Sin embargo, a pesar de las atrocidades de la ocupación rusa, aquí tenemos a una cineasta, años después, cuyo cuerpo reconoce una canción livonia sin ella siquiera saberlo. Si el lenguaje es la clave para entender la cultura —dice ella—, ¿cuánto reconocimiento universal y sin palabras existe en nosotros debido a tradiciones folklóricas comunes, paisajes sonoros familiares o un sentido de naturaleza compartido?

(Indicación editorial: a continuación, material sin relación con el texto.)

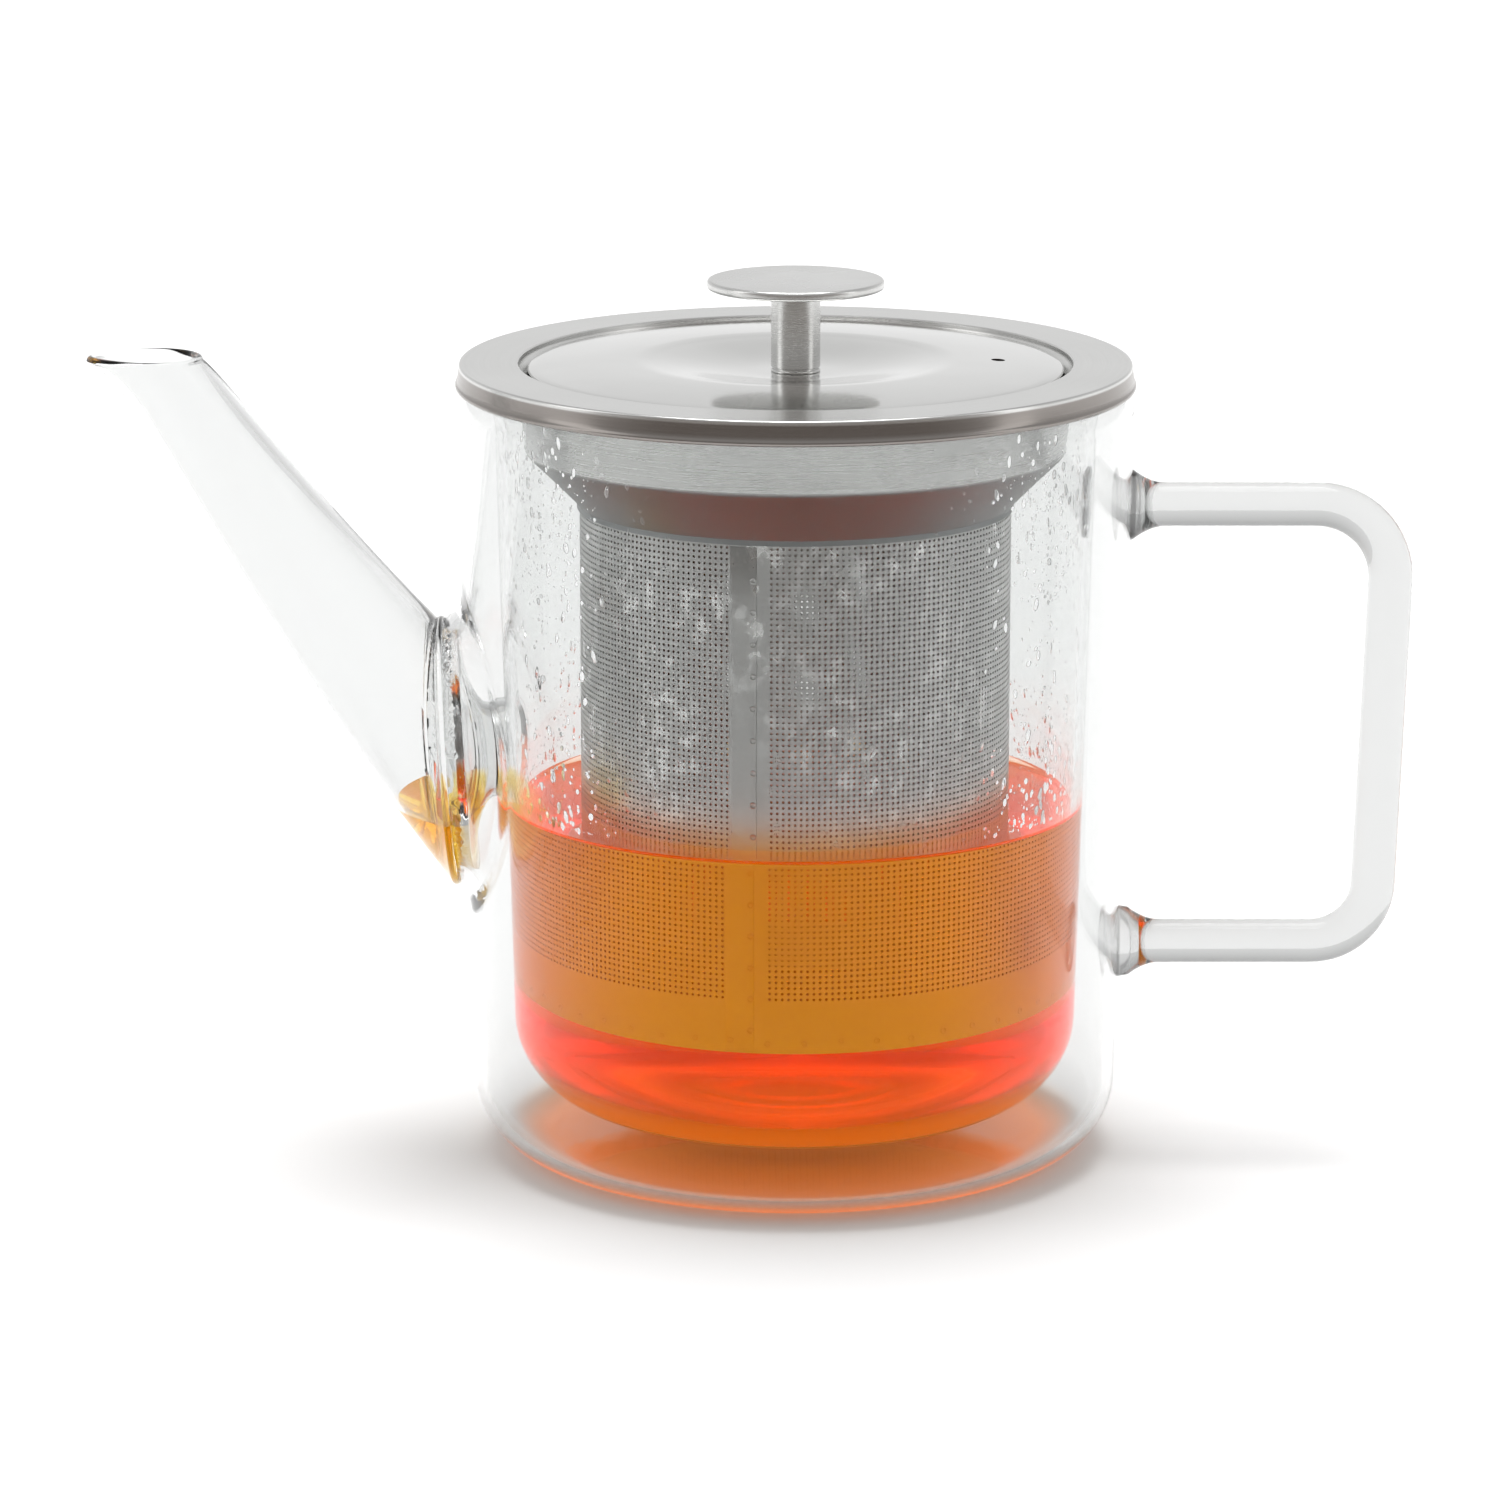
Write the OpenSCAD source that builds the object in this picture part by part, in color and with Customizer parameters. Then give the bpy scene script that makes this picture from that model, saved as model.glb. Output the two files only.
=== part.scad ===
// Double-walled glass teapot with a drop-in steel infuser and a steel lid.
// Origin: centre of the base, +Z up, spout towards -X, handle towards +X. Millimetres.

/* [Outer glass] */
// Outside radius of the pot just under the rim
pot_top_r = 59.1; // [57:0.1:62]
// Outside radius of the pot just above the base
pot_base_r = 57; // [55:0.1:59]
// Height of the glass rim
pot_h = 139.7; // [136:0.1:144]
// Thickness of the outer glass
outer_wall = 2; // [1.5:0.1:2.5]
// Radius of the rounded corner at the base
base_corner_r = 13; // [8:0.5:18]
// Radius of the shoulder under the rim
shoulder_r = 7; // [6:0.1:7.4]

/* [Inner vessel] */
// Outside radius of the inner vessel at the rim
vessel_top_r = 52.6; // [52.2:0.1:53.4]
// Outside radius of the inner vessel near its floor
vessel_base_r = 49.9; // [49.5:0.1:51]
// Height of the underside of the vessel's floor
vessel_floor_z = 8.8; // [6:0.1:10]
// Thickness of the inner glass
vessel_wall = 1.8; // [1.4:0.1:2.2]
// Outside radius of the vessel's bottom corner
vessel_corner_r = 16; // [12:0.5:20]

/* [Spout] */
// Height of the level mouth
mouth_z = 141.8; // [138:0.1:146]
// Distance of the mouth's outer edge from the pot's axis
mouth_reach = 120.6; // [116:0.1:124]
// Length of the mouth from front to back
mouth_len = 17.4; // [14:0.1:20]
// Width of the mouth across the spout
mouth_w = 17.2; // [14:0.1:20]
// How far the pouring lip stands out of the mouth
lip_len = 3; // [1:0.1:4]
// Outside radius of the spout where it is fused on
spout_ring_r = 23.4; // [21:0.1:25]
// Height of the centre of the spout's fused end
spout_ring_z = 71.2; // [66:0.1:76]
// Distance of the spout's fused end from the pot's axis
spout_ring_x = 61.1; // [60.5:0.1:63]
// Lean of the spout's fused end from upright, in degrees
spout_ring_tilt = 3.6; // [0:0.1:5]
// Thickness of the spout's glass
spout_wall = 1.7; // [1.3:0.1:2.2]
// Inside radius of the port in the inner vessel
port_r = 7.4; // [5:0.1:9]

/* [Handle] */
// Diameter of the handle's glass rod
rod_d = 7.8; // [6:0.1:9]
// Height of the upper bar's axis
upper_bar_z = 115.4; // [110:0.1:118]
// Height of the lower bar's axis
lower_bar_z = 36.3; // [32:0.1:42]
// Reach of the grip's axis at the upper bar
upper_reach = 105; // [95:0.1:115]
// Reach of the grip's axis at the lower bar
lower_reach = 102.3; // [95:0.1:115]
// Bend radius of the upper corner
upper_bend_r = 13; // [10:0.5:16]
// Bend radius of the lower corner
lower_bend_r = 11; // [9:0.5:16]
// Radius of the fused bosses where they meet the pot
boss_r = 6.6; // [5.5:0.1:8]

/* [Infuser] */
// Height of the top face of the flange
flange_top_z = 140.9; // [140.7:0.1:141.2]
// Outside radius of the band that turns down over the glass
flange_r = 58.9; // [58.9:0.1:60]
// Thickness of the flange and its band
flange_t = 0.7; // [0.5:0.1:0.7]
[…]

Este reconocimiento sin palabras del que habla Len es similar a la interpretación que hace el mitólogo Martin Shaw del mito como una forma de ecolocalización de la tierra: «La Tierra transmite pulsaciones, información codificada, imágenes lúcidas y luego se sienta a ver qué ecos le devuelven sus mensajes». Aunque la película de Len hace referencia a acontecimientos históricos, opta por mantenerse fiel a las formas míticas y poéticas de narración de la región geográfica, dando vida a esos ecos que puedan encontrar, ahora o en el futuro, un sentido de reconocimiento en otros cuerpos.
En Tras Betelgeuse, la comunicación del paisaje ocurre a un nivel perceptivo profundo que trasciende las palabras y, por tanto, requiere que nos sintonicemos con la capacidad innata de nuestro cuerpo para captar estas señales. La película difumina la distinción entre mundo, cuerpo y lenguaje. Todo está entretejido: el lenguaje es un gesto de la tierra que viaja en el tiempo a través de los cuerpos que la habitan, un paisaje sonoro familiar que da a la protagonista un sentido de orientación y pertenencia mientras navega acontecimientos aún indefinibles en un mundo que cambia rápidamente.
Desde esta perspectiva, la sensación de pérdida que se da cuando la lengua y la expresión cultural desaparecen no es metafórica, sino una ruptura real de los pulsos resonantes entre el cuerpo y la tierra, y de las capacidades de navegar el mundo que esa relación habilita. Sin embargo, la historia aquí es una de esperanza, como dice Len: «mientras haya quien recuerde, ¿puede algo considerarse realmente extinto?». En la película, la protagonista necesita una canción para hacer su viaje hasta un lugar seguro, quizá ese sea el tipo de mapa que todos necesitamos en tiempos de acontecimientos cósmicos, dejando que las canciones de nuestras tierras nos guíen.